Anglers, for their part, should destroy discarded line safely. It can easily entangle beaks and webbed feet.
Better water quality is needed too. Sewage dumping by utilities such as Thames Water and fertiliser run-off from farms have left English watercourses badly polluted, harming the aquatic plants swans eat.
“I love these regal birds,” Barber says. “They always look so serene.” I fear that for some of my other compatriots, familiarity has instead bred contempt. If you are a twitcher seeking out the latest nondescript vagrant, it takes an effort to remember that the swan sailing on your local park’s lake is a stunningly beautiful bird. You should ignore the regulars at The Swan Inn, meanwhile. It would be disrespectful to theorise about pugilism involving national treasures Dame Judi and Sir David. And a swan cannot break a man’s arm.
“The wrist bone has a solid lump on it that can be used as a weapon,” Groves reports. Swans thump him regularly when he lifts them off their nests to count eggs and cygnets. But he has only ever sustained bruises.

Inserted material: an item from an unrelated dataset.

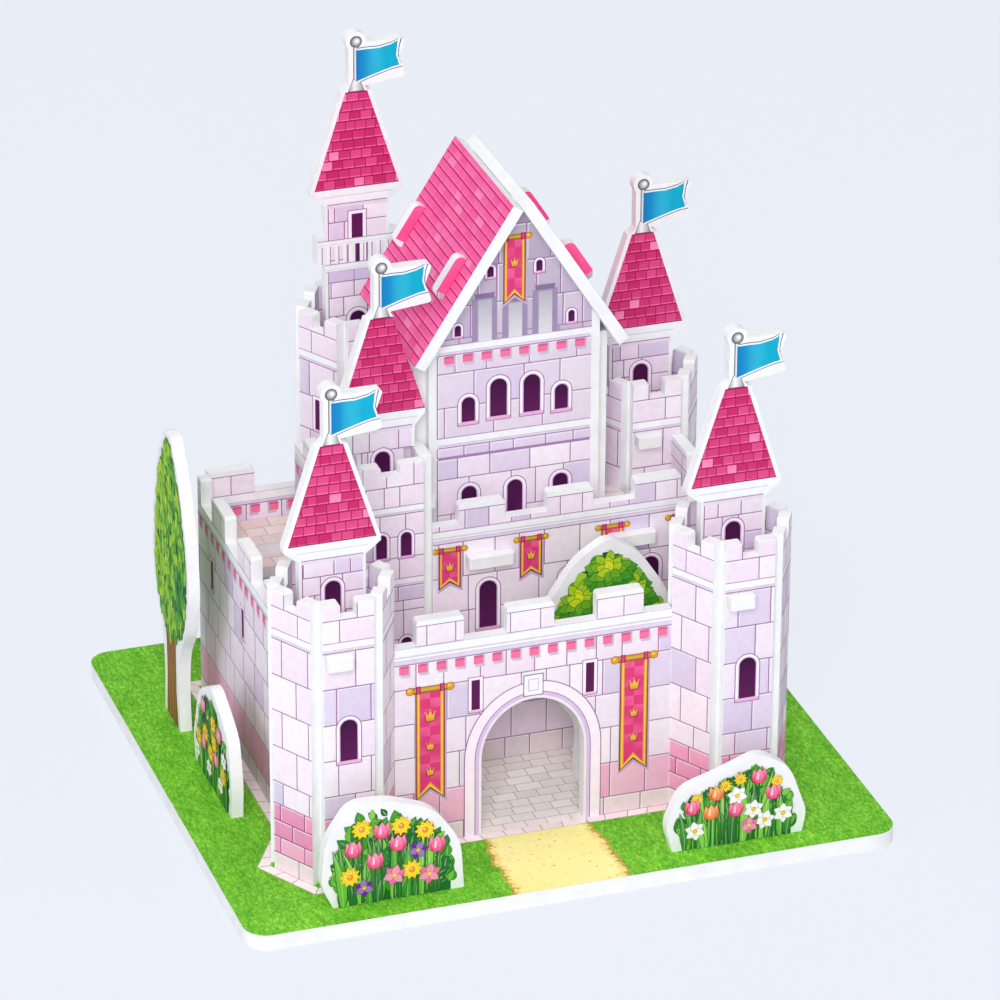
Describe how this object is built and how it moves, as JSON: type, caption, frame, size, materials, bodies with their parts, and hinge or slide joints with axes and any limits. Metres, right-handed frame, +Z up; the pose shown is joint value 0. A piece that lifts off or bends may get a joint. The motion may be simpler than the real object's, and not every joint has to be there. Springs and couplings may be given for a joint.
{
  "type": "cardboard castle",
  "caption": "Slotted and folded foam-board castle with gate wall, corner towers, keep with steep roof, flat spires with flags, and standing plants on a square base.",
  "frame": {"origin": "centre of the underside of the base board", "axes": "+X to the right of the gate, +Y from the gate to the back wall, +Z up"},
  "size_m": [0.2, 0.181, 0.217],
  "materials": {
    "masonry_print": "satin",
    "roof_print": "satin",
    "spire_print": "satin",
    "paving_print": "satin",
    "base_print": "satin",
    "plant_print": "satin"
  },
  "bodies": {
    "root": {"base_board": "base_print", "bush": "plant_print", "floor_back_left": "paving_print", "floor_front_left": "paving_print", "floor_front_right": "paving_print", "floor_middle": "paving_print", "floor_right": "paving_print", "flowers_front_left": "plant_print", "flowers_front_right": "plant_print", "flowers_left": "plant_print", "front_board": "masonry_print", "inner_wall": "masonry_print", "keep_back_gable": "masonry_print", "keep_walls": "masonry_print", "rear_board": "masonry_print", "rear_terrace": "paving_print", "right_wall": "masonry_print", "roof_left": "roof_print", "roof_right": "roof_print", "spire_back_left": "spire_print", "spire_front_left": "spire_print", "spire_front_right": "spire_print", "spire_middle": "spire_print", "spire_right": "spire_print", "terrace_step_lower": "paving_print", "terrace_step_upper": "paving_print", "tower_back_left_front": "masonry_print", "tower_front_left_back": "masonry_print", "tower_front_right_back": "masonry_print", "tower_middle": "masonry_print", "tower_right": "masonry_print", "tree": "plant_print", "upper_floor": "paving_print", "upper_side_wall": "masonry_print"}
  },
  "joints": []
}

I’m informed by AI, which we are all supposed to deploy these days, that a force of 3,000 newtons is normally needed to fracture a man’s arm. In flight, the downstroke of male swan’s wing might generate only around 300 newtons. If you have different numbers, please share them. At a later date, we will tackle a second crucial question: whether torrential rain is really, as the English are wont to call it, “nice weather for ducks”.